Santiago's lawyer, Robert Abrams, argued against disseminating the tape, saying police tricked the woman into believing if she just answered a few questions, she could leave the 79th Precinct station house and be reunited with the surviving children who had been taken from her.
"But she was also afraid," Abrams said, "of her husband, Cesar Rodriguez, a man who took out his anger at being fired on his family, and especially his stepdaughter, Nixzmary, torturing the girl, beating her, running cold water from a faucet over her head ... until she died. If there is a criminal here, it is Cesar Rodriguez. Not Ms. Santiago."
However, Abrams spoke to reporters in the hall outside the courtroom during the lunch break. And that was cited by Assistant Brooklyn District Attorney Jane Meyer later in the day. She told the judge it was wrong for the defense to argue against releasing the tape to the media, while also speaking to the media about the tape. Judge Hall seemed upset about Abrams' remarks, and said it would be one of the things she considers overnight before making her decision.
The tape, about an hour and 20 minutes long, is riveting. Abrams' co-counsel, Lynne Troy Henderson, made a compelling argument during her cross-examination of the detective who interrogated Santiago and is seen with her translating, Det. Georganne Valentin: That Santiago may not have been completely aware, Henderson said, that
she was being treated as a suspect. And that this was a confession that might be played before a jury that could send her to prison.
On the tape, Santiago talks about the events that led to her husband, she said, "punishing" the little girl for stealing a cup of yogurt. How the mother waited hours before checking on the girl, looking at her and determining she seemed to be breathing, and was even moaning after the beating and near-drowning, so she must be OK.
But then the breathing, and even the moaning, she said, stopped.
Santiago, at times, sobbed loudly in court as the tape was played. But the climactic moment, in court and on the tape -- the twin effect, of real life and video was, in fact, a bit eerie --- came when the assistant D.A. leading the questioning on the tape shows the mother a picture of her daughter taken as the police found her, dead -- murdered -- inside the
apartment. The camera pushes in to the photo seconds before the D.A. gives it to the mother. It is a closeup of Nixzmary's face; and it looks like a child brutalized by the Pol Pot regime in Cambodia. Somewhere in there is a once-happy little girl, who played, and danced, and laughed, and dreamed. Somewhere. But laid over that is the twisted, beaten, hollow visage of a torture victim.
On the tape, the mother covers her face in her hands, crying. In court, the mother wept.
The D.A's tone has changed. Her voice on the tape is harder now. She shows the mother a second photo. It is the little girl's back. If there is an inch of skin not bruised deeply, I don't see it.

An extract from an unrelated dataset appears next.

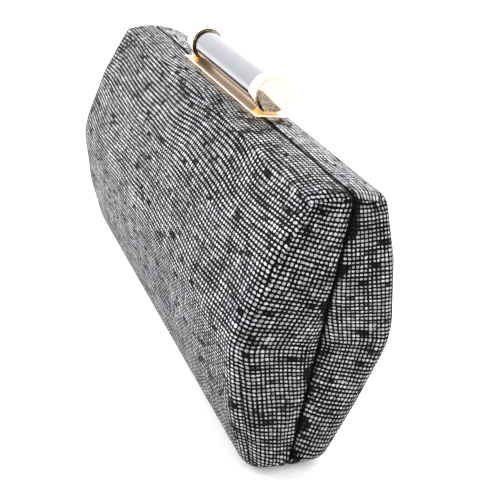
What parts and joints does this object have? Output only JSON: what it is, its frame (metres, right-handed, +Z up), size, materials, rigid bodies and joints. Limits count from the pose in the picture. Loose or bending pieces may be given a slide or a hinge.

"You said your husband did all the beating," the D.A. said. "One person did this?"
"Well, maybe I hit her once. ...," was the response.
If this tape is ever played before a jury, the defense claim that Santiago suffered "battered women's syndrome" may not play. While many jurors have heard about and may even agree with the "battered woman's defense," many other jurors, especially women, are of the mind that a mother will react with extraordinary rage and do anything to protect her children. Even getting them away from their father or stepfather.
And the hour and 15 minutes or more that Santiago speaks on this tape might not only be a nail in Cesar Rodriguez's case; it could bring her down as well.
It is going to be very hard for a jury not to keep looking over at a woman who is describing on the tape standing by and watching her husband beat and nearly drown a little girl for stealing a cup of yogurt. A little girl who was starving, the D.A. will tell the jury, because her stepfather kept her tied to a chair; and had her eat kitty litter.
All of this, in the mother's words ... on the tape.